Publié le Lundi 9 novembre 2015 à 09h45.

Le bouton de nacre

De Patricio Guzman, sortie le 28 octobre 2015. 

Pour beaucoup, le nom de Patricio Guzman évoque d’abord ses films sur l’Unité populaire chilienne et le coup d’Etat de Pinochet et, notamment, « La bataille du Chili » (1975-1979). En 2010, il avait réalisé « La nostalgie de la lumière » : dans le désert du Nord du Chili, les télescopes observent les galaxies tandis que la sécheresse favorise la conservation des restes humains et, en dernier lieu, ceux des victimes de la dictature que des femmes de disparus essaient de rassembler et d’identifier. Ce nouveau documentaire, « Le bouton de nacre », s’inscrit dans la continuité du précédent mais dans une région totalement différente : le sud, la Patagonie, terre où l’eau est omniprésente. L’eau est condition de la vie dans le cosmos rappelle le commentaire. En Patagonie, dans des conditions climatiques extrêmes, des peuples indiens vivaient avant la colonisation. A partir du XIX° siècle, ils ont été massacrés sauvagement par les militaires et les colons venus peupler la région qui ont même payé des chasseurs d’Indiens. Plus récemment, ce sont les opposants que la dictature a enfermés dans des camps et éliminés en les jetant dans l’océan d’hélicoptères en vol, lestés par des morceaux de rail. Deux boutons de nacre font le lien entre les éliminations sanglantes d’hier et celles d’aujourd’hui : l’un est celui offert à un Indien par un explorateur, l’autre est incrusté dans une pièce de métal trouvée au fond de l’océan. Le film, émouvant et poétique, permet d’entendre la voix des tout derniers Indiens et celles des opposants qui ont survécu.

Henri Wilno

Leau est le fil conducteur de ce documentaire chilien : des peuples indigènes décimés en Patagonie aux disparus de la dictature de Pinochet. Peuples autochtones de l’eau d’hier, corps torturés des prisonniers politiques perdus dans l’océan Pacifique : un même destin tragique que l’eau unit.

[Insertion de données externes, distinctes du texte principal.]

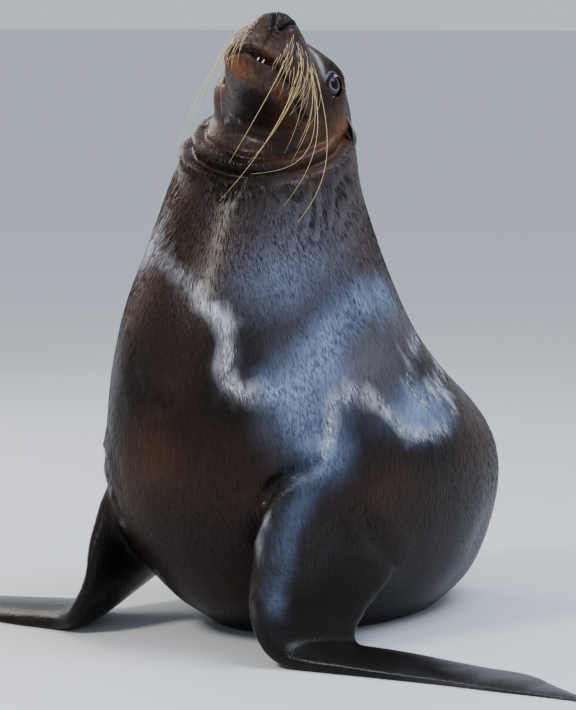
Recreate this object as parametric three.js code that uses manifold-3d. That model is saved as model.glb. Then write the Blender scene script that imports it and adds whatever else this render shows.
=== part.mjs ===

Voici un documentaire bouleversant, poétique aussi, qui nous fait voyager dans le Cosmos, dans les mots des vingt derniers descendants directs des peuples patagons, dans les témoignages des survivants des geôles de Pinochet, et dans les espaces immenses de la Patagonie.

Certains disent que l’eau a une mémoire. Ce film montre qu’elle a aussi une voix.

Sylvie F.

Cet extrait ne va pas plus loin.